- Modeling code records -
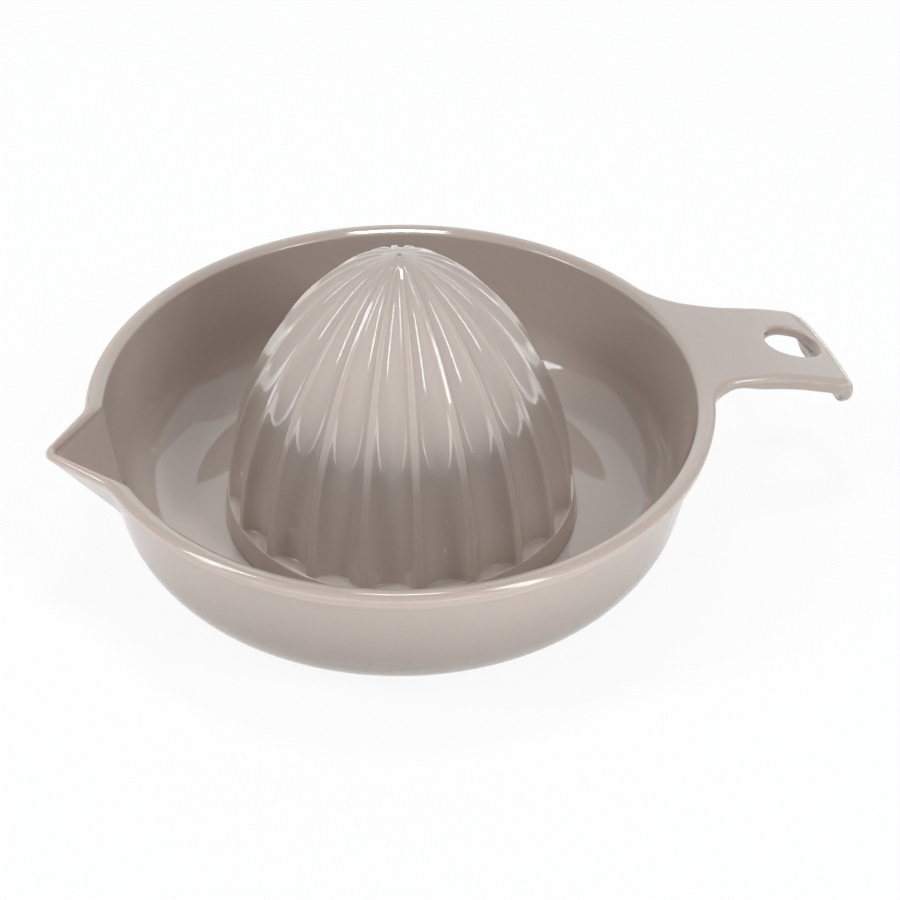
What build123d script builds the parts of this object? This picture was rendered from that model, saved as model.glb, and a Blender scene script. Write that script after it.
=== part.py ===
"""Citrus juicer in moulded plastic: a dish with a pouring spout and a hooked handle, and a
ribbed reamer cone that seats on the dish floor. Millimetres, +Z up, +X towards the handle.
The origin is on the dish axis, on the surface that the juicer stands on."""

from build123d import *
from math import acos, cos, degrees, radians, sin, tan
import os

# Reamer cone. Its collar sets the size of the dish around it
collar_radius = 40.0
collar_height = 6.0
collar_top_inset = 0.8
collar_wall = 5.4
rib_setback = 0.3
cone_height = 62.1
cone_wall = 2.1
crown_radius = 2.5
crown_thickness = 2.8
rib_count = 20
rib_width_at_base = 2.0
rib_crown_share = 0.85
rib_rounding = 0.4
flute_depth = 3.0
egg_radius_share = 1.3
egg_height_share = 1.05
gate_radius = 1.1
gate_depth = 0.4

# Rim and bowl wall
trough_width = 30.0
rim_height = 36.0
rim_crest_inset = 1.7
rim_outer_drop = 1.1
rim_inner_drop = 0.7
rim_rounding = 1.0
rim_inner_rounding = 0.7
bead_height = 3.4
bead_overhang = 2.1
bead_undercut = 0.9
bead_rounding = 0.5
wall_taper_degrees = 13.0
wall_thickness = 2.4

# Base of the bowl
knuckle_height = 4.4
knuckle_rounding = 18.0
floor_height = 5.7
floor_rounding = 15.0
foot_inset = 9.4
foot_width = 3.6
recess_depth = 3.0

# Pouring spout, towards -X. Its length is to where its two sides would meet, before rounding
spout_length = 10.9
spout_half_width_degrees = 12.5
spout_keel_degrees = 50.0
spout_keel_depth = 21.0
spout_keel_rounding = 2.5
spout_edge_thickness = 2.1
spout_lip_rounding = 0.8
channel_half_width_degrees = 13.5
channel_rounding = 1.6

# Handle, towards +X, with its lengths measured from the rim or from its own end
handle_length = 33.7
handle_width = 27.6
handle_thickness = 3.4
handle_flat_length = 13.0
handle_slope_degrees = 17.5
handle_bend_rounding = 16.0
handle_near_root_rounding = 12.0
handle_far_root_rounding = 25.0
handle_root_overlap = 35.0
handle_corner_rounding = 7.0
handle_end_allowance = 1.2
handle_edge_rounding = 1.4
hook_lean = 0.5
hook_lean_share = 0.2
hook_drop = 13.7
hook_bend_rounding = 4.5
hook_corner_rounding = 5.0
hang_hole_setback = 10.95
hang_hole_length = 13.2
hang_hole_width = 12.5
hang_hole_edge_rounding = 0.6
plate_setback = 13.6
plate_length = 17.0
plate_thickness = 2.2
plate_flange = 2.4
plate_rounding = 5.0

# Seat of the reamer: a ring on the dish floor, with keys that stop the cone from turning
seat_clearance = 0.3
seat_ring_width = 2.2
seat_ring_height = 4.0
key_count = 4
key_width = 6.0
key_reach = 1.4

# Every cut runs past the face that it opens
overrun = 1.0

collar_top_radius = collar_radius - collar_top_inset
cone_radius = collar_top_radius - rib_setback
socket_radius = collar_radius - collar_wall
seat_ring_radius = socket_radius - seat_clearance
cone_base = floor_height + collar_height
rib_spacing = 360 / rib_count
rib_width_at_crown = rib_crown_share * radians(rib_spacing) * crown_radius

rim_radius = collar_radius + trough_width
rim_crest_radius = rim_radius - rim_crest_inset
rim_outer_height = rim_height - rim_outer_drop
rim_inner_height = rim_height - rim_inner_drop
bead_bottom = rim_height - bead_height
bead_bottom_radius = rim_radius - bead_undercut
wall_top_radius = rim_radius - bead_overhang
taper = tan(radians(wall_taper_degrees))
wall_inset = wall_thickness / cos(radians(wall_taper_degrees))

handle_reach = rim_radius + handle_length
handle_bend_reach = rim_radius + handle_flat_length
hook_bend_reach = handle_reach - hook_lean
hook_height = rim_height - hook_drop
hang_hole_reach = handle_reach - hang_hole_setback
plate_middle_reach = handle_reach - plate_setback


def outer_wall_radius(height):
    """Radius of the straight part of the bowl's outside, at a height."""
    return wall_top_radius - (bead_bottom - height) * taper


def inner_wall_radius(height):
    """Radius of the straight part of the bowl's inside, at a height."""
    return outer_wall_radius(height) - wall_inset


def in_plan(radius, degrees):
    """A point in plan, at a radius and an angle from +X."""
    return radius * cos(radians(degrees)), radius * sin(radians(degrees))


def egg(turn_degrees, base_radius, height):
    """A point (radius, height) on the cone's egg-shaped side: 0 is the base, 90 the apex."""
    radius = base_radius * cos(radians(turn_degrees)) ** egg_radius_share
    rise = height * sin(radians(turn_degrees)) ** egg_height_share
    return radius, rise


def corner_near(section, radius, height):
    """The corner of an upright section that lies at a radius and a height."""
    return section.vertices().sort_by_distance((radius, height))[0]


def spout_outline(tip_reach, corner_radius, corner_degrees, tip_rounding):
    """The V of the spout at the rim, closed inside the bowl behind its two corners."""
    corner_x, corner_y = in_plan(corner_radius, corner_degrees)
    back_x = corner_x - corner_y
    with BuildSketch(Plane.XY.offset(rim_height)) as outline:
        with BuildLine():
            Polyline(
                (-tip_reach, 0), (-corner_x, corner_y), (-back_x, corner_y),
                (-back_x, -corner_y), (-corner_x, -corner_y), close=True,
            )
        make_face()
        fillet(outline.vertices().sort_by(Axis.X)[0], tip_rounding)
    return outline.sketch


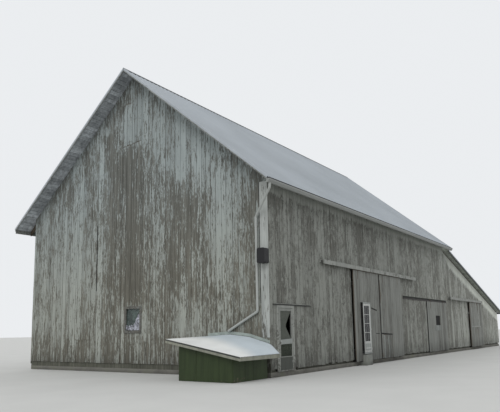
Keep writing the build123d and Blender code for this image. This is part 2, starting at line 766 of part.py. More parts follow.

- DO THIS -
Repeat each of the entries above precisely as given.

- TASK SOLUTION -
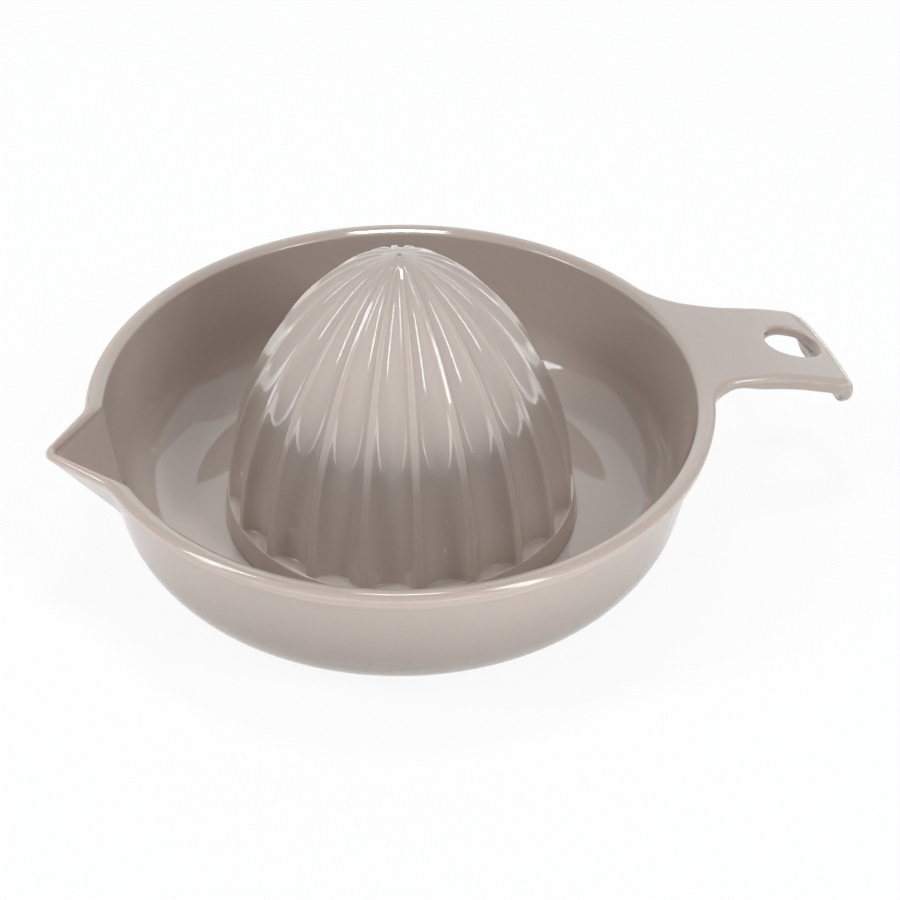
What build123d script builds the parts of this object? This picture was rendered from that model, saved as model.glb, and a Blender scene script. Write that script after it.
=== part.py ===
"""Citrus juicer in moulded plastic: a dish with a pouring spout and a hooked handle, and a
ribbed reamer cone that seats on the dish floor. Millimetres, +Z up, +X towards the handle.
The origin is on the dish axis, on the surface that the juicer stands on."""

from build123d import *
from math import acos, cos, degrees, radians, sin, tan
import os

# Reamer cone. Its collar sets the size of the dish around it
collar_radius = 40.0
collar_height = 6.0
collar_top_inset = 0.8
collar_wall = 5.4
rib_setback = 0.3
cone_height = 62.1
cone_wall = 2.1
crown_radius = 2.5
crown_thickness = 2.8
rib_count = 20
rib_width_at_base = 2.0
rib_crown_share = 0.85
rib_rounding = 0.4
flute_depth = 3.0
egg_radius_share = 1.3
egg_height_share = 1.05
gate_radius = 1.1
gate_depth = 0.4

# Rim and bowl wall
trough_width = 30.0
rim_height = 36.0
rim_crest_inset = 1.7
rim_outer_drop = 1.1
rim_inner_drop = 0.7
rim_rounding = 1.0
rim_inner_rounding = 0.7
bead_height = 3.4
bead_overhang = 2.1
bead_undercut = 0.9
bead_rounding = 0.5
wall_taper_degrees = 13.0
wall_thickness = 2.4

# Base of the bowl
knuckle_height = 4.4
knuckle_rounding = 18.0
floor_height = 5.7
floor_rounding = 15.0
foot_inset = 9.4
foot_width = 3.6
recess_depth = 3.0

# Pouring spout, towards -X. Its length is to where its two sides would meet, before rounding
spout_length = 10.9
spout_half_width_degrees = 12.5
spout_keel_degrees = 50.0
spout_keel_depth = 21.0
spout_keel_rounding = 2.5
spout_edge_thickness = 2.1
spout_lip_rounding = 0.8
channel_half_width_degrees = 13.5
channel_rounding = 1.6

# Handle, towards +X, with its lengths measured from the rim or from its own end
handle_length = 33.7
handle_width = 27.6
handle_thickness = 3.4
handle_flat_length = 13.0
handle_slope_degrees = 17.5
handle_bend_rounding = 16.0
handle_near_root_rounding = 12.0
handle_far_root_rounding = 25.0
handle_root_overlap = 35.0
handle_corner_rounding = 7.0
handle_end_allowance = 1.2
handle_edge_rounding = 1.4
hook_lean = 0.5
hook_lean_share = 0.2
hook_drop = 13.7
hook_bend_rounding = 4.5
hook_corner_rounding = 5.0
hang_hole_setback = 10.95
hang_hole_length = 13.2
hang_hole_width = 12.5
hang_hole_edge_rounding = 0.6
plate_setback = 13.6
plate_length = 17.0
plate_thickness = 2.2
plate_flange = 2.4
plate_rounding = 5.0

# Seat of the reamer: a ring on the dish floor, with keys that stop the cone from turning
seat_clearance = 0.3
seat_ring_width = 2.2
seat_ring_height = 4.0
key_count = 4
key_width = 6.0
key_reach = 1.4

# Every cut runs past the face that it opens
overrun = 1.0

collar_top_radius = collar_radius - collar_top_inset
cone_radius = collar_top_radius - rib_setback
socket_radius = collar_radius - collar_wall
seat_ring_radius = socket_radius - seat_clearance
cone_base = floor_height + collar_height
rib_spacing = 360 / rib_count
rib_width_at_crown = rib_crown_share * radians(rib_spacing) * crown_radius

rim_radius = collar_radius + trough_width
rim_crest_radius = rim_radius - rim_crest_inset
rim_outer_height = rim_height - rim_outer_drop
rim_inner_height = rim_height - rim_inner_drop
bead_bottom = rim_height - bead_height
bead_bottom_radius = rim_radius - bead_undercut
wall_top_radius = rim_radius - bead_overhang
taper = tan(radians(wall_taper_degrees))
wall_inset = wall_thickness / cos(radians(wall_taper_degrees))

handle_reach = rim_radius + handle_length
handle_bend_reach = rim_radius + handle_flat_length
hook_bend_reach = handle_reach - hook_lean
hook_height = rim_height - hook_drop
hang_hole_reach = handle_reach - hang_hole_setback
plate_middle_reach = handle_reach - plate_setback


def outer_wall_radius(height):
    """Radius of the straight part of the bowl's outside, at a height."""
    return wall_top_radius - (bead_bottom - height) * taper


def inner_wall_radius(height):
    """Radius of the straight part of the bowl's inside, at a height."""
    return outer_wall_radius(height) - wall_inset


def in_plan(radius, degrees):
    """A point in plan, at a radius and an angle from +X."""
    return radius * cos(radians(degrees)), radius * sin(radians(degrees))


def egg(turn_degrees, base_radius, height):
    """A point (radius, height) on the cone's egg-shaped side: 0 is the base, 90 the apex."""
    radius = base_radius * cos(radians(turn_degrees)) ** egg_radius_share
    rise = height * sin(radians(turn_degrees)) ** egg_height_share
    return radius, rise


def corner_near(section, radius, height):
    """The corner of an upright section that lies at a radius and a height."""
    return section.vertices().sort_by_distance((radius, height))[0]


def spout_outline(tip_reach, corner_radius, corner_degrees, tip_rounding):
    """The V of the spout at the rim, closed inside the bowl behind its two corners."""
    corner_x, corner_y = in_plan(corner_radius, corner_degrees)
    back_x = corner_x - corner_y
    with BuildSketch(Plane.XY.offset(rim_height)) as outline:
        with BuildLine():
            Polyline(
                (-tip_reach, 0), (-corner_x, corner_y), (-back_x, corner_y),
                (-back_x, -corner_y), (-corner_x, -corner_y), close=True,
            )
        make_face()
        fillet(outline.vertices().sort_by(Axis.X)[0], tip_rounding)
    return outline.sketch


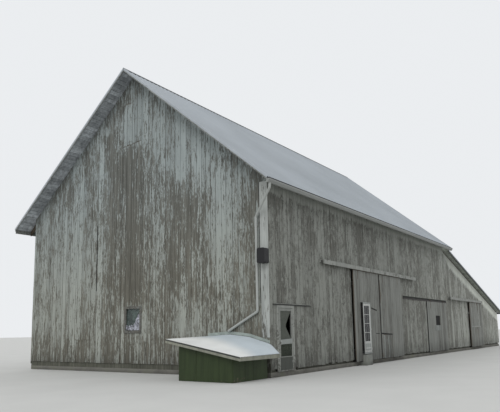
Keep writing the build123d and Blender code for this image. This is part 2, starting at line 766 of part.py. More parts follow.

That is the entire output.